SET PROBLEM — Quote the listing below word for word, stopping after the line that contains "return sleeve_point(side, share, across)".

— start —

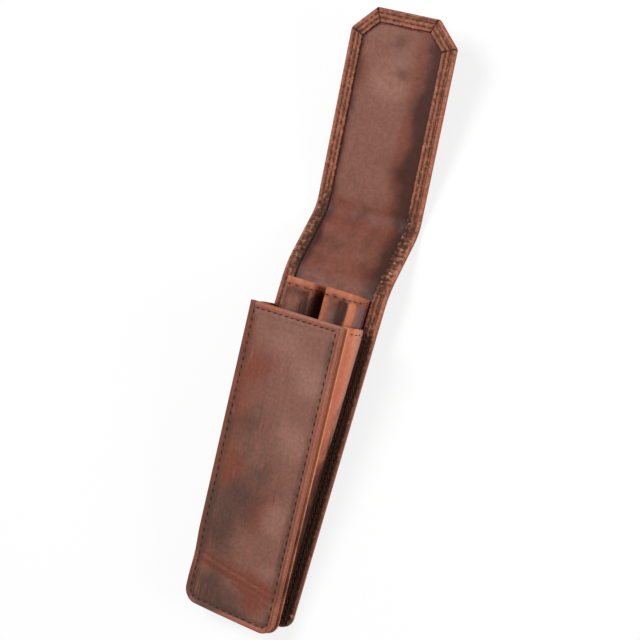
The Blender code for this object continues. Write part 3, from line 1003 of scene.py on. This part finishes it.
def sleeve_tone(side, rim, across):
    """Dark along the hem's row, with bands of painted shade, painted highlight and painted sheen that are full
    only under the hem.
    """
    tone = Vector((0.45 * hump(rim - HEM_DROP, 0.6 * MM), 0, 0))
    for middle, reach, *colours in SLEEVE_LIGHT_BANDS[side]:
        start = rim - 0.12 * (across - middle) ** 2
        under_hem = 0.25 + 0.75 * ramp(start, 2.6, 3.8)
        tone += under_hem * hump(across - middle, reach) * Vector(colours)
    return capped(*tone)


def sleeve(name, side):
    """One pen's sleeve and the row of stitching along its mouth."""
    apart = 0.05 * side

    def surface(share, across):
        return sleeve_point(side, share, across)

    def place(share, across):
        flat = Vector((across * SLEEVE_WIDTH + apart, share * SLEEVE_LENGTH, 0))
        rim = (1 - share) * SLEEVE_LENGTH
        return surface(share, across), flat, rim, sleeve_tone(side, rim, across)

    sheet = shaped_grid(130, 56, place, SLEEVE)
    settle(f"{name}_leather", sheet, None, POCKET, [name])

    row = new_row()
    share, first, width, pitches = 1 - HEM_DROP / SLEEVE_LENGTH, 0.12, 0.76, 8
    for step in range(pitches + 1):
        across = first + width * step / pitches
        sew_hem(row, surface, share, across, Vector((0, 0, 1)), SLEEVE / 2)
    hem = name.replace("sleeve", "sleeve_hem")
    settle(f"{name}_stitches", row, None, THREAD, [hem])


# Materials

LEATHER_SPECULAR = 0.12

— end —

TASK OUTPUT —
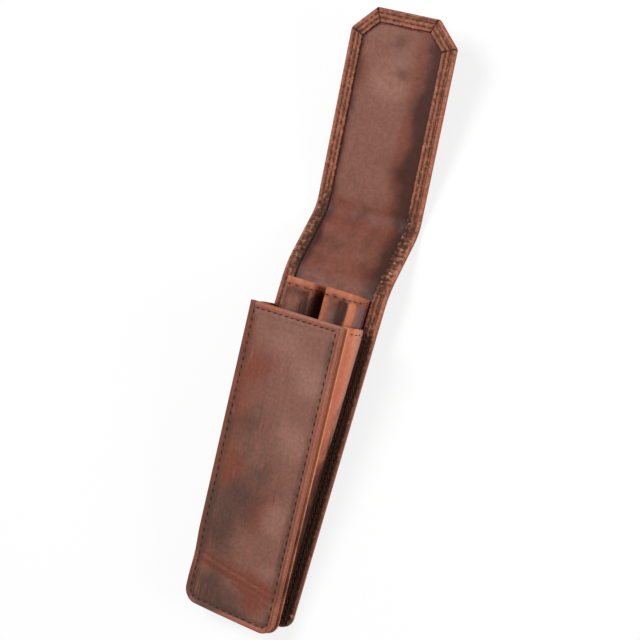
The Blender code for this object continues. Write part 3, from line 1003 of scene.py on. This part finishes it.
def sleeve_tone(side, rim, across):
    """Dark along the hem's row, with bands of painted shade, painted highlight and painted sheen that are full
    only under the hem.
    """
    tone = Vector((0.45 * hump(rim - HEM_DROP, 0.6 * MM), 0, 0))
    for middle, reach, *colours in SLEEVE_LIGHT_BANDS[side]:
        start = rim - 0.12 * (across - middle) ** 2
        under_hem = 0.25 + 0.75 * ramp(start, 2.6, 3.8)
        tone += under_hem * hump(across - middle, reach) * Vector(colours)
    return capped(*tone)


def sleeve(name, side):
    """One pen's sleeve and the row of stitching along its mouth."""
    apart = 0.05 * side

    def surface(share, across):
        return sleeve_point(side, share, across)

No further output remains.